ECHA reminds companies of pre-registration deadline

Manufacturers and importers must pre-register their substances by 31 May this year to meet the 2018 REACH registration deadline exactly one year later, ECHA reminded delegates at the Echa Stakeholders’ Day in Helsinki.

 

This year is “crucial” for those pre-registering substances in volumes between one and 100 tonnes. “If you start next year, you may really miss the boat.” Pre-registering is “the only way to get immediate access” to substance information exchange forums (Siefs).

If companies do not do this by the deadline, they will need to submit an inquiry to Echa to register before they can enter the market. Preparing an inquiry using Iuclid will take more time than pre-registering through REACH-IT, require more information and take Echa longer to process.

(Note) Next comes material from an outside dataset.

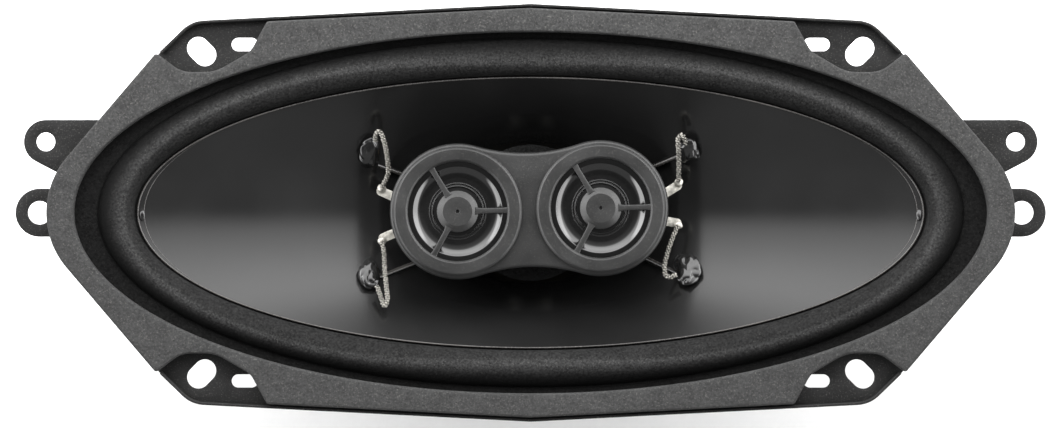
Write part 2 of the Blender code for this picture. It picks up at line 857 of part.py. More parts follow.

Meanwhile, Cefic REACH director Erwin Annys noted, alongside authorities, is “surprised” to see that many pre-registrations are still coming in. “The extremely high number in 2008 made us think that they should be much lower [for 2018].” A high number of importers or only representatives are submitting them “to be on the safe side”, he said.

Cefic has advised downstream industry associations that if their members are uncertain whether a substance needs to be registered, they can still continue to act as an importer and complete the late pre-registration.

Echa has so far received only around 8,000 dossiers for the last registration deadline – about a seventh or eighth of what it is expecting, Christel Musset, Echa’s director of registration, told the audience in Helsinki.

The agency plans to conduct a survey before the summer to collect information on companies’ registration intentions, she told delegates.

 

PPORD

There is the option to use the product and process orientated research and development (PPORD) exemption, but ECHA warned that this is more complicated and so “we encourage you to pre-register by 31 May”.

Ms Musset pointed out that, for certain types of substances, it is possible to get a five-year exemption from registration by using PPORD, but that companies, especially small ones, “are not fully aware of this”.

Mr Dancet said they can contact their relevant industry associations to raise issues for discussion in the REACH Directors’ Contact Group, which will be re-established soon. Originally created in 2010 by the European Commission to resolve challenges related to the first registration deadline, the group, which includes representatives from Echa, the Commission and industry bodies, will do the same for the latest deadline.

Use information requests

The deadline for use identification requests is also 31 May 2018 – where downstream users make their use of a substance known to the chemical supplier in order to ‘cover it’ for continued use in the registration. This is something few downstream users are aware of.

Echa said, it is “very difficult to implement in practice” due to the complexity of supply chains; the need to provide sufficient information when making a use known; and the fact that registrants may decide not to include the use in the chemical safety assessment (CSA) for business reasons.

Because of this, said the agency, manufacturers and downstream users have said they prefer not to promote this deadline as it may trigger “unwanted one-to-one communication”. Instead, the recommended way forward is use maps.